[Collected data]
** START **

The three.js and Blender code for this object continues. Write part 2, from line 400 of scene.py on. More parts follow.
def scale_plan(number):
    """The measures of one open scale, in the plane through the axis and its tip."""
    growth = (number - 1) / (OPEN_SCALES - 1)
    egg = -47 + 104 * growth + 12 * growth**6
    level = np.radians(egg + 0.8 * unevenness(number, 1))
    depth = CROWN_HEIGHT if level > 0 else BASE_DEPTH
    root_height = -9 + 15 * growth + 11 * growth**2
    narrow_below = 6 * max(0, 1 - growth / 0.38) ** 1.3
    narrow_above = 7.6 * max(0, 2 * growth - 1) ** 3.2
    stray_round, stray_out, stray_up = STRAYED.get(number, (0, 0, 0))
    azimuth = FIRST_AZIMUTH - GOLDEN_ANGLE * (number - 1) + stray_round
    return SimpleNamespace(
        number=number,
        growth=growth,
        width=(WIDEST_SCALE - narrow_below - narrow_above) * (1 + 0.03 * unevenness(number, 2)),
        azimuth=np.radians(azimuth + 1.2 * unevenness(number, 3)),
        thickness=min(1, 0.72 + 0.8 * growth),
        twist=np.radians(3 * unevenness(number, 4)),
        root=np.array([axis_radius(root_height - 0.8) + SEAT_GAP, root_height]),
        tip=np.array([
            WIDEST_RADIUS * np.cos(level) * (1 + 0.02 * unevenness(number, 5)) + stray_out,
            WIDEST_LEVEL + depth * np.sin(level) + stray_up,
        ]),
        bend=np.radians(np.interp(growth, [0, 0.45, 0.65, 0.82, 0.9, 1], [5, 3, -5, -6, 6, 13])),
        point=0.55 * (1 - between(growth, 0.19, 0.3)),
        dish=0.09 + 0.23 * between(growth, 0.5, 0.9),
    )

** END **
** START **

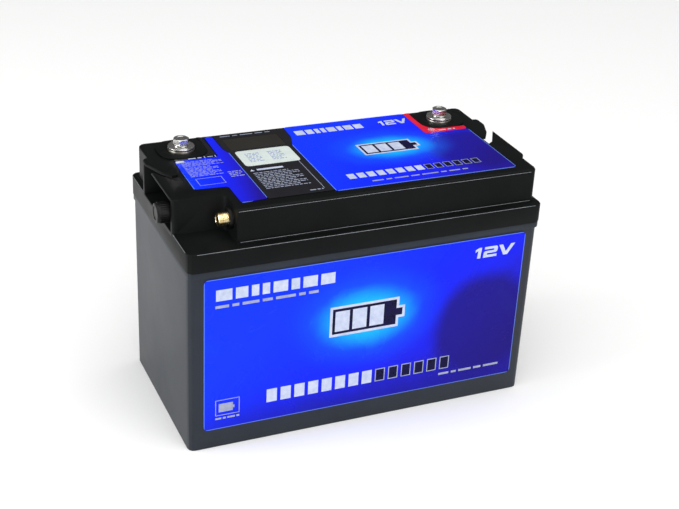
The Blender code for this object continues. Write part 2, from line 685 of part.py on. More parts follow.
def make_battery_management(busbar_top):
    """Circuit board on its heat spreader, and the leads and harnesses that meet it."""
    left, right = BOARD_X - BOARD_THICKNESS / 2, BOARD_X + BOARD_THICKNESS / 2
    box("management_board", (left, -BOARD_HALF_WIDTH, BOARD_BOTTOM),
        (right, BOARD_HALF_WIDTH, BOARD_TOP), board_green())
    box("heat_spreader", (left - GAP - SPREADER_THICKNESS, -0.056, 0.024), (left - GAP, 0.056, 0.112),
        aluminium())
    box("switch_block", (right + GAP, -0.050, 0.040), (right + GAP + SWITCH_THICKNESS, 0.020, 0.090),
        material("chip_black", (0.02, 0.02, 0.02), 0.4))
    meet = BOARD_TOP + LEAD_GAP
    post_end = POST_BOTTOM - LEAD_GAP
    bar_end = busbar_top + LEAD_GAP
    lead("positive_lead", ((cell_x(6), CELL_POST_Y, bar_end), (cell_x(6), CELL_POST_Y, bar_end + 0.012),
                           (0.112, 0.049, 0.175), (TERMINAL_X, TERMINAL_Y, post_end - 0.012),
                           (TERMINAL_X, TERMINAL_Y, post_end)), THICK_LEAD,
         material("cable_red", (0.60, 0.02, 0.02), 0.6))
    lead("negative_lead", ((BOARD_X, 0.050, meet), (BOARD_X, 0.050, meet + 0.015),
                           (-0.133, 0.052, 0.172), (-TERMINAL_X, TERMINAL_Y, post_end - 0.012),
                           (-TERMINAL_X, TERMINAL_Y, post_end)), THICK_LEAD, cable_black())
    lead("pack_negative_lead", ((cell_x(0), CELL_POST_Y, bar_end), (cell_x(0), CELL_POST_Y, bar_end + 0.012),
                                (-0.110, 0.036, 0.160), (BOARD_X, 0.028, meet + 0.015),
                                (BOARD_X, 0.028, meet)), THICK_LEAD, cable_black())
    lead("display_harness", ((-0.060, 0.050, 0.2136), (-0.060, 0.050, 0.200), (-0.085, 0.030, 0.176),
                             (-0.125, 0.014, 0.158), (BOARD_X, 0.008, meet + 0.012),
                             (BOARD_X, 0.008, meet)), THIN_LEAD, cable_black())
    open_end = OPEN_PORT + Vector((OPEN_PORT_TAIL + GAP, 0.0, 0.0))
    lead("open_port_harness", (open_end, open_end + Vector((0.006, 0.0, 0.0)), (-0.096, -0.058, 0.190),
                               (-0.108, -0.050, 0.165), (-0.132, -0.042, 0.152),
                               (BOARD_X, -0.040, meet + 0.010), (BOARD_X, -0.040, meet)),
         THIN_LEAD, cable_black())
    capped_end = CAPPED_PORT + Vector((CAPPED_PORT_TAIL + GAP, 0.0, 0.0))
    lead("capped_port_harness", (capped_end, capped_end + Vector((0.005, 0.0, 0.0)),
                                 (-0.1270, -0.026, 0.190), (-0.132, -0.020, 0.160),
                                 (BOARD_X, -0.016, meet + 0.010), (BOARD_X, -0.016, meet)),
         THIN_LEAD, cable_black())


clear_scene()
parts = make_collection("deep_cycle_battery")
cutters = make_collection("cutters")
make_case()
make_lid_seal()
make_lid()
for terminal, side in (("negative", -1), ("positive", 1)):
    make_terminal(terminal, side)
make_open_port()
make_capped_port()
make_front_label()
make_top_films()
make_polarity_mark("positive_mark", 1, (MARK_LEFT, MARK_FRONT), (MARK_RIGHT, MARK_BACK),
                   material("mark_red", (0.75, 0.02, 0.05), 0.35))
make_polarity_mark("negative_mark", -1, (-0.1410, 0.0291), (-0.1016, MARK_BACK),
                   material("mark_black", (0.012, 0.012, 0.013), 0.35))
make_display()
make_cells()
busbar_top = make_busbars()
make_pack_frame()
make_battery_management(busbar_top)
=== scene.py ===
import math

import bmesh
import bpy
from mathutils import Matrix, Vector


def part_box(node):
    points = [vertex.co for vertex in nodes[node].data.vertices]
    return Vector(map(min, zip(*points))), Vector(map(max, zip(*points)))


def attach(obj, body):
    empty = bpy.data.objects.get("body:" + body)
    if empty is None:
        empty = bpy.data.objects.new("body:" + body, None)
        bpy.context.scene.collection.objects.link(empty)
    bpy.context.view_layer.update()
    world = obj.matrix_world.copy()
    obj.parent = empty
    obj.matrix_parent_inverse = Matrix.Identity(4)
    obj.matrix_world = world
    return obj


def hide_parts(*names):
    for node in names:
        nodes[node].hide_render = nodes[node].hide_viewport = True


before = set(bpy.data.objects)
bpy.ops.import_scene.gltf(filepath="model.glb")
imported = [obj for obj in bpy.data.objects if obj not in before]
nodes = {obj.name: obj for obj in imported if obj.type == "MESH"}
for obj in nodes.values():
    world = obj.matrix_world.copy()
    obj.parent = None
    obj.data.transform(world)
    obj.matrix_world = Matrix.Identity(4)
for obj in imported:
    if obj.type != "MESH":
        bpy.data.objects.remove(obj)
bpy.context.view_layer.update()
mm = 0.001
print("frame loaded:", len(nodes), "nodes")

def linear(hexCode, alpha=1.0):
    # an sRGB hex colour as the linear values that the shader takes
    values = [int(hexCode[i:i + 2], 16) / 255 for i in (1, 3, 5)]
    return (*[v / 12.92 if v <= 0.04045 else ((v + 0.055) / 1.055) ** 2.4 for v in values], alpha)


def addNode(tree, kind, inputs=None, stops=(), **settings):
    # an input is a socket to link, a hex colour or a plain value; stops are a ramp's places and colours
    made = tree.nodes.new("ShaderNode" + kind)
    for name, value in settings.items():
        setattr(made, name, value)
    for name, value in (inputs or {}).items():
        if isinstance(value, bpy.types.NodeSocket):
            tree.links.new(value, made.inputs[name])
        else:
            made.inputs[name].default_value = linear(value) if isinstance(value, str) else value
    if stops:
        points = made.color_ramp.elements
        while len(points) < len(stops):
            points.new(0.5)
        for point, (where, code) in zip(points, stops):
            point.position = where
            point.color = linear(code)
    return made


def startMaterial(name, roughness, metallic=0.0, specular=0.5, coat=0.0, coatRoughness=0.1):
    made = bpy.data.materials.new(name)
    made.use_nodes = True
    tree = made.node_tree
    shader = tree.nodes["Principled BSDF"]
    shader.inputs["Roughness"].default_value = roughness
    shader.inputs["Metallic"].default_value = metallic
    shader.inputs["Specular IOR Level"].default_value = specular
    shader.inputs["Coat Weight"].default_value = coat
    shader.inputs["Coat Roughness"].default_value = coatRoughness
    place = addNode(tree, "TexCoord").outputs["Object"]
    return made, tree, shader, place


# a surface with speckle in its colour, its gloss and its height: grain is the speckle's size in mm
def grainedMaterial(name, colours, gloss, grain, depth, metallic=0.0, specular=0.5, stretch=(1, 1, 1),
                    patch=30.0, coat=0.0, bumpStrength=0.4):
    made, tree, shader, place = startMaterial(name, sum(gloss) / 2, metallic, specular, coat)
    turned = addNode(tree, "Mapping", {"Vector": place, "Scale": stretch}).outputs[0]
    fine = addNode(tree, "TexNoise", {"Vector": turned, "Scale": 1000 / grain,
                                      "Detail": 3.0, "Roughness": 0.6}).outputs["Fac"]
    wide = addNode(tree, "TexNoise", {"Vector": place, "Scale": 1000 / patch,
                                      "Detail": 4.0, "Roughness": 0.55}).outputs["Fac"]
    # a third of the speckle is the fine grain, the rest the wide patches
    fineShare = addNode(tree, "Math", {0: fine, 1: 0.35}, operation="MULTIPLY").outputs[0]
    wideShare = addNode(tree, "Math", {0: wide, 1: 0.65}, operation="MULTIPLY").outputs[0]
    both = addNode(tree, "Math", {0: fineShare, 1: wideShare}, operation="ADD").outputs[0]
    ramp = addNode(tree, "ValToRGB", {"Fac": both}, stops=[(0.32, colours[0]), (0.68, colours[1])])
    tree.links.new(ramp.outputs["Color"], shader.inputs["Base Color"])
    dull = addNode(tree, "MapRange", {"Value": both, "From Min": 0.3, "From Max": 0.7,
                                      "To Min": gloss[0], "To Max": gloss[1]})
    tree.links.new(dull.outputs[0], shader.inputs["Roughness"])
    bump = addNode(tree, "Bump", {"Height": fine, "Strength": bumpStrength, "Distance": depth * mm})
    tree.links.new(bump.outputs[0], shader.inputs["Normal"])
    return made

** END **

■ **Directive**
Look through the data and show every line containing "More".

■ **Answer to the exercise**
The three.js and Blender code for this object continues. Write part 2, from line 400 of scene.py on. More parts follow.
The Blender code for this object continues. Write part 2, from line 685 of part.py on. More parts follow.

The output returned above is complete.